A insônia de Ramon

Ramon acordou com o som dos seus pensamentos desabando em sua cabeça como uma avalanche numa montanha nevada da América do Norte, em meio a uma ventania assustadora que vinha da parte de trás do seu cérebro. Eram três e quinze da madrugada. “Estou melhorando”, disse Ramon para si, “pois ontem acordei mais cedo, a ventania na minha cabeça era como a da nevasca de 'Os oito odiados', do Tarantino (com direito a tiros de Winchester e flashes de sangue congelado na neve), e a avalanche descia gritando”. Ramon estava tentando se livrar do remédio para dormir, por isso tinha que lidar com noites assim, geladas, tempestuosas, barulhentas.

Vasculhou a cama à procura do controle remoto da televisão. Achou-o embaixo da coxa direita da sua mulher, que dormia como um anjo, talvez sonhando com jardins floridos ou com a vitória do Cruzeiro, seu time do coração.

Ramon ligou a televisão e colocou no canal dos pastores. A pregação era tentadora: “Você, que não aguenta mais...”. Ramon não aguentava mais. A maioria do povo não aguenta mais. “Se nada dá certo para você...”. No Brasil, quase todo mundo acha que está amarrado, que pode ter mais, que precisa de mais – coisas, dinheiro, saúde, amor, compreensão, viagens, etc. “Livre-se da inveja!”. Sempre há muita gente se sentindo invejada, vítima de olho gordo, de maldições. “SESSÃO DO DESMANCHE ESPIRITUAL! LIGUE AGORA!”. Ramon anotou o número. “Quem sabe?”, pensou. Em seguida assistiu aos depoimentos dos fiéis que, depois de participarem de várias sessões, prosperaram financeiramente, livraram-se de depressões terríveis, dores, tumores. Ouviu as explicações de uma ex-bruxa, que abandonara a magia negra e trabalhava agora para os pastores. “Quem sabe?!”, repetiu Ramon em voz alta, coçando a barba de seis dias, já cheia de fios brancos. Sua mulher virou-se na cama, resmungando: “Desliga isso e vai dormir, Ramon”. Mas Ramon não queria tomar o remédio... e aquelas cenas dos pastores desmanchando trabalhos de magia negra e fazendo as pessoas melhorarem de vida eram muito animadoras.

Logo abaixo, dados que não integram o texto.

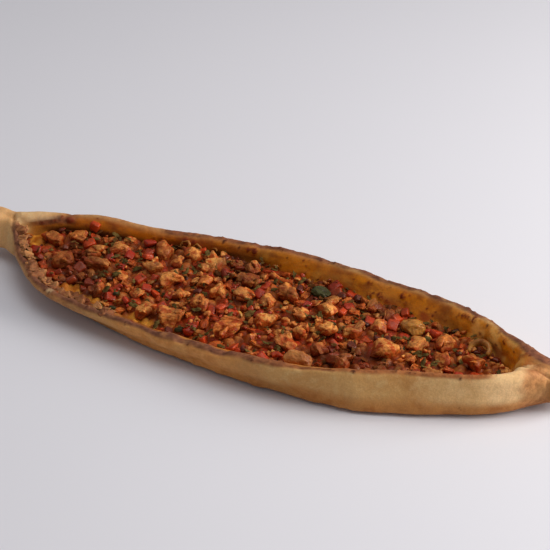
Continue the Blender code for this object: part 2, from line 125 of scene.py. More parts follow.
# Tone, depth and size of clefts, fibre, squareness and cuts of the smooth pieces.
PEPPER_SKIN = (0.4, 0.8 * MM, 5 * MM, 0.1 * MM, 0.85, 3)
DOME_SKIN = (0.25, 0.15 * MM, 9 * MM, 0.06 * MM, 0.95, 0)

# Things stuck to the standing wall: share of the hollow's length, depth below the crest and half sizes.
STUCK_TOMATO = (0.113, 5.6 * MM, (3.5 * MM, 2.4 * MM, 3.3 * MM))
STUCK_ONION = ((0.296, 6.5 * MM, 4.0 * MM), (0.318, 7.5 * MM, 3.4 * MM), (0.352, 8.5 * MM, 3.8 * MM))

# Strewn toppings, from the most sunk to the loosest, in millimetres: how many, least and greatest length,
# greatest width and thickness for that length, share sunk in, places tried, tilt, highest top over the bed.
Layer = namedtuple("Layer", "count least most wide thick sunk tries tilt highest")
PULP = Layer(120, 7, 12.5, 0.9, 0.6, 0.5, 6, 0.4, 4.2)
LARGE_BITS = Layer(90, 9, 14, 1, 0.62, 0.5, 12, 0.4, 5)
LARGE_TOMATO = Layer(92, 6, 9.6, 1, 0.72, 0.45, 8, 0.5, 5.2)
SMALL_BITS = Layer(130, 5, 8.5, 1, 0.85, 0.4, 8, 0.5, 4.8)
SMALL_TOMATO = Layer(44, 4.6, 6.6, 1, 0.85, 0.35, 6, 0.7, 4.2)
RED_PEPPER = Layer(30, 4, 7, 1, 0.6, 0.35, 8, 0.5, 4.2)
GREEN_PEPPER = Layer(14, 3.4, 6, 1, 0.6, 0.35, 6, 0.6, 4.2)
ONION_SLIPS = Layer(44, 5, 9, 1, 0.9, 0.25, 6, 0.6, 4.2)
ONION_CURLS = Layer(5, 7, 10, 1, 0.7, 0.3, 8, 0.7, 4.2)
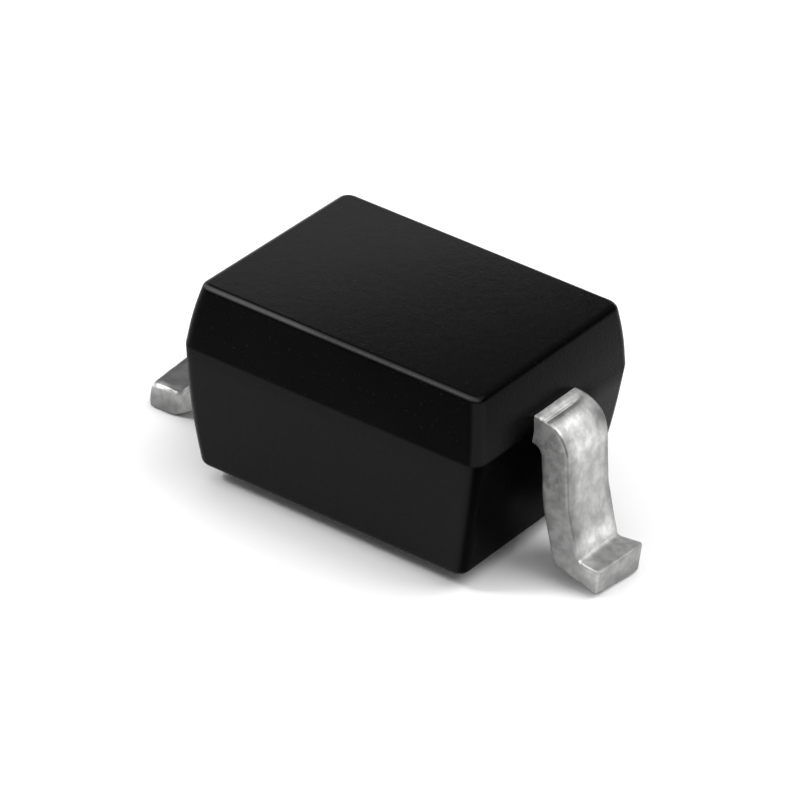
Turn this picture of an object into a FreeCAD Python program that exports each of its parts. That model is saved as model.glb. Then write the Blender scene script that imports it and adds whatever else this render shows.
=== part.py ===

Mas logo Ramon caiu na real e balançou a cabeça, que continuava em tormento, com a avalanche caindo estrondosamente montanha abaixo, e a ventania, o frio... “Não”, disse Ramon, “isso é loucura”. Desligou a televisão, fechou os olhos e tentou se concentrar na imagem da antiga casa de seus avós, que nem existia mais, mas da qual ele se lembrava com detalhes: o alpendre onde a avó e os tios descascavam laranjas nas tardes de domingo, a sala com a foto da bisavó, tirada em 1925, o quarto dos fundos, onde muitas vezes ele dormira ouvindo passos de fantasmas no corredor, a mesa onde sua tia lia para ele contos de fadas e livros sobre cobras e anfíbios... Lentamente a avalanche foi desaparecendo, a nevasca se acalmando e a paz lhe cobriu a alma com seu manto perfumado... Nenhum tiro, nada de sangue... Silêncio.

Às quatro e vinte da madrugada, Ramon dormiu. Sem remédio.